Since the March 2020 market crash, the S&P 500 has risen 38%, while the top 5 market-cap tech companies, Facebook, Microsoft, Apple, Google, Amazon (or FMAGA), now make up 23% of the broad market index. Subsequently, the leaders of these companies have amassed more personal wealth than ever before, despite lower GDP and double-digit unemployment. As small businesses close their doors for good, larger entrenched companies have managed to grow; taking advantage of lockdown orders, PPE loans, and easy money flowing into markets. Thus stealing market share from their smaller competitors. Fed policy has certainly helped the very rich.

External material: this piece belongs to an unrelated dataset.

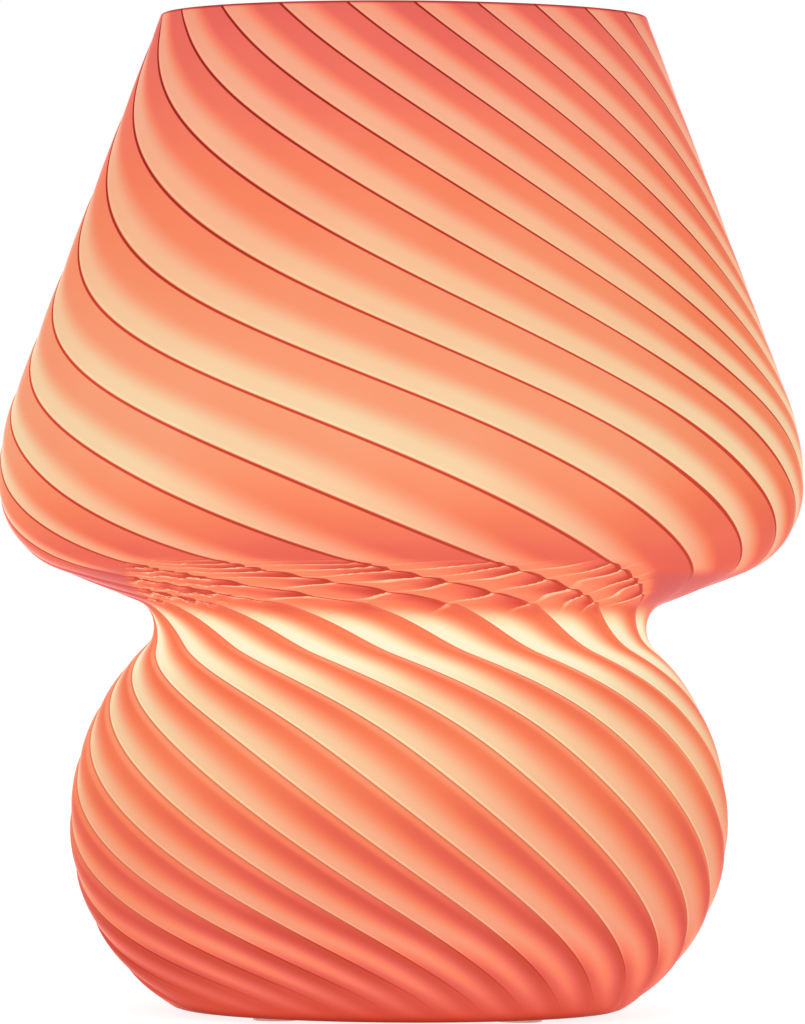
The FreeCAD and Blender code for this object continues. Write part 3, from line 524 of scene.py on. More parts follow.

While larger businesses have been able to more easily access federal loans, negotiate for federal aid (such as airlines), and access lower rates in capital markets, small businesses have not. Lower interest rates do not apply to non-rated companies and seekers of small bank-loans. The rates for these businesses have actually gone higher due to their “risk” of not accessing the larger capital markets. The coupon a AAA corporation is required to pay has dropped from 3.04% at the beginning of 2020 to 2.03% today. Meanwhile, small companies cannot even get a loan, at any rate. Fed policy has created unfair competition between large, entrenched businesses and small businesses. In 2019, small businesses in the US employed 45% of private-sector employees. Fed Policy has so far hurt small businesses and their workforces.
Inflation has always been a tax on savers and retirees, at about 2–3% per year target. A typical retiree has to earn enough yield to cover both inflation and living expenses (outside of the principal drawdown). Inflation isn’t the only way to tax the retiree through the increase in CPI cost, though. Lowering interest rates is another way to do this. Working backward, The average American spends $38,000 in living expenses after age 67. Fifteen years ago, one would have to have saved $894,117 at the then-current risk-free rate of 4.25% in order to survive on $38,000 a year through retirement. Last year, in order to retire at 67, one would have had to have $1.9 million saved to retire on $38,000 year at a 2% risk-free rate. Today, savings have to be $6.3 million, as 10-year treasuries pay a meager 0.6%. The last estimate is assuming that all the money being printed doesn’t yield a higher rate of inflation, otherwise, $38,000 a year may not buy enough food. Workers planning on retiring at 67 may have to work longer, which doesn’t help open up jobs for the currently many who are unemployed. Fed Policy does not seem to be helping retirees. Probably not job seekers either.
Grading the Fed
Financial policy manipulation from the Fed is probably not the right answer to solve the problems faced by most of the country, as much of the problems were both created by easy monetary policy in the first place, and by local rules regarding business restrictions and shutdowns. The Fed seems to be judging itself by how well the stock market performs, but equity prices typically better correlate with inflation than most other assets. Inflation is easy to create if you have the power to create more money and to buy an unlimited amount of financial assets with that created money. By the standard of higher equity markets, the Fed has done an A+ job. By the standard of wealth creation or even basic economic needs of working-class, retired, soon to be retired, or unemployed people, the Fed has failed.
Given the Fed’s new mandate to boost stocks, equities should continue to rise higher through the election. This is true for most assets as well, both financial and hard assets. Bonds, though already in very low yield territory, should continue to go up in price, down in yield. Real Estate outside of large cities will further appreciate, as will other art and collectibles. The real loser is the greenback and other currencies whose central planning regimes continued to print.